Work instructions —
Wherever the string "bodies" appears in a line, extract that line.

•••••

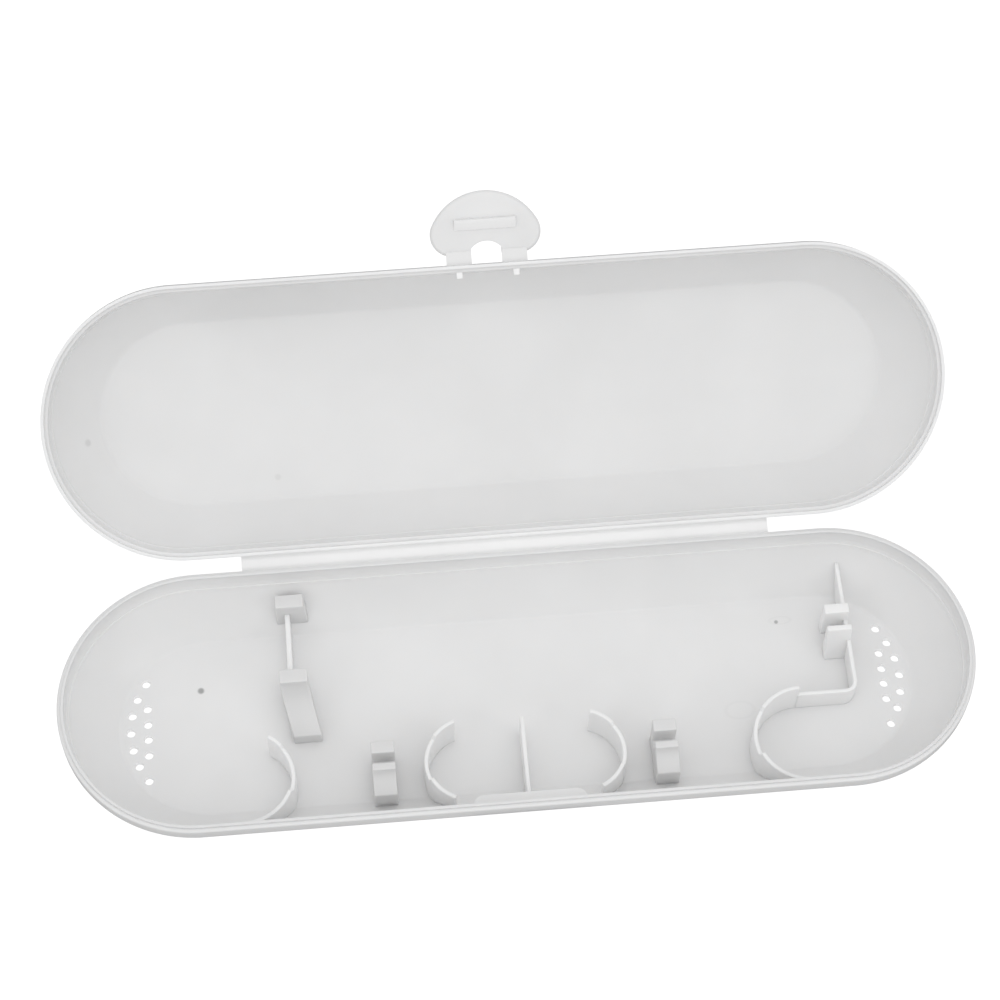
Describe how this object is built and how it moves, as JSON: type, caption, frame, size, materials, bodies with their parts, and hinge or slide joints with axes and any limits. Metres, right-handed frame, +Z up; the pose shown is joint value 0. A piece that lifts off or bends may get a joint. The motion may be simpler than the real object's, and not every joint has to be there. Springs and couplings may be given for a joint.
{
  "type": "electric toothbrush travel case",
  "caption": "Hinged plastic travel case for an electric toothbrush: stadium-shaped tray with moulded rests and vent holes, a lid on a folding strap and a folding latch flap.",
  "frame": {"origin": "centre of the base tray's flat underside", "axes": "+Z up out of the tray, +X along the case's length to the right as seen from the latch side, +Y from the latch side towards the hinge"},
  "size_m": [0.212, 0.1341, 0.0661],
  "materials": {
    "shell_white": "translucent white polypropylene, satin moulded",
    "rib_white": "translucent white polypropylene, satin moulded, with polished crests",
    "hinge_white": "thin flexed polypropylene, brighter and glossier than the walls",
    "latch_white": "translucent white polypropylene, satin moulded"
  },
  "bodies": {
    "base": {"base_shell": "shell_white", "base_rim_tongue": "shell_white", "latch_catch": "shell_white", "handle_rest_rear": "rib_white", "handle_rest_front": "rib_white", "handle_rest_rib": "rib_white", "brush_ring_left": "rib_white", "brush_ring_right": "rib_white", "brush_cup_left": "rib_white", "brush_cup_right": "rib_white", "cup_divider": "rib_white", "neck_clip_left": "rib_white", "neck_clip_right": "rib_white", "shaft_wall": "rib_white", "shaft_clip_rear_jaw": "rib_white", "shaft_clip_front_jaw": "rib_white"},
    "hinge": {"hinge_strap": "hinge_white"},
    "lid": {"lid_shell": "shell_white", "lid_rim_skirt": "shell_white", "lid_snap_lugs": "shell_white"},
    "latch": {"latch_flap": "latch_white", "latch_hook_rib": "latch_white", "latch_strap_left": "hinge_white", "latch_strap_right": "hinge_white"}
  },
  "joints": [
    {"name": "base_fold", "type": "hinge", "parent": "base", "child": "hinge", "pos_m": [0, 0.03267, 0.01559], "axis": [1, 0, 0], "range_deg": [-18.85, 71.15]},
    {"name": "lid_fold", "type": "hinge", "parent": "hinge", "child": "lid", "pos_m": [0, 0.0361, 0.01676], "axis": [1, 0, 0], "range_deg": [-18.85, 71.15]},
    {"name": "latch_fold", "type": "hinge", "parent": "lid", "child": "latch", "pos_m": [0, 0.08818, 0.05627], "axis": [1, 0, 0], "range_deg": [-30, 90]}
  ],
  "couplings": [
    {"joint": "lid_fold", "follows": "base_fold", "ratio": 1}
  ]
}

•••••

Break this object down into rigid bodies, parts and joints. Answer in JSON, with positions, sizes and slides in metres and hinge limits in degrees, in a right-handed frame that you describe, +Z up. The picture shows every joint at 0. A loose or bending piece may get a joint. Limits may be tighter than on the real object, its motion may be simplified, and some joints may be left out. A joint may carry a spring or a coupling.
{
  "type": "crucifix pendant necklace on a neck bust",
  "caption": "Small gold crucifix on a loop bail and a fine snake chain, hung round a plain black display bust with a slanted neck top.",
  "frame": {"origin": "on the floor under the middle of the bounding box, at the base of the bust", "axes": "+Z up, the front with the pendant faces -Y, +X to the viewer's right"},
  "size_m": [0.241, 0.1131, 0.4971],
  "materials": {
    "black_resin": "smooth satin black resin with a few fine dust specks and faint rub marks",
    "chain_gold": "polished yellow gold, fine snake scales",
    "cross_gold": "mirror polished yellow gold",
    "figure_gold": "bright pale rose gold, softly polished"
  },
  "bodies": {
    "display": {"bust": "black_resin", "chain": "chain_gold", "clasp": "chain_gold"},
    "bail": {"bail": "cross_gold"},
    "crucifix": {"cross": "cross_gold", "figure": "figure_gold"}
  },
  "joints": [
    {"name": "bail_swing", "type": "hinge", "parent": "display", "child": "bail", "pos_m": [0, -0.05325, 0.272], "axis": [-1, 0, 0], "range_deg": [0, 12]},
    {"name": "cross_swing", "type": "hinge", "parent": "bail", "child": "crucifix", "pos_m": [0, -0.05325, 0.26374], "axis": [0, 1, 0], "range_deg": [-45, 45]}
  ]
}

•••••

Exercise answer —
Describe how this object is built and how it moves, as JSON: type, caption, frame, size, materials, bodies with their parts, and hinge or slide joints with axes and any limits. Metres, right-handed frame, +Z up; the pose shown is joint value 0. A piece that lifts off or bends may get a joint. The motion may be simpler than the real object's, and not every joint has to be there. Springs and couplings may be given for a joint.
  "bodies": {
Break this object down into rigid bodies, parts and joints. Answer in JSON, with positions, sizes and slides in metres and hinge limits in degrees, in a right-handed frame that you describe, +Z up. The picture shows every joint at 0. A loose or bending piece may get a joint. Limits may be tighter than on the real object, its motion may be simplified, and some joints may be left out. A joint may carry a spring or a coupling.
  "bodies": {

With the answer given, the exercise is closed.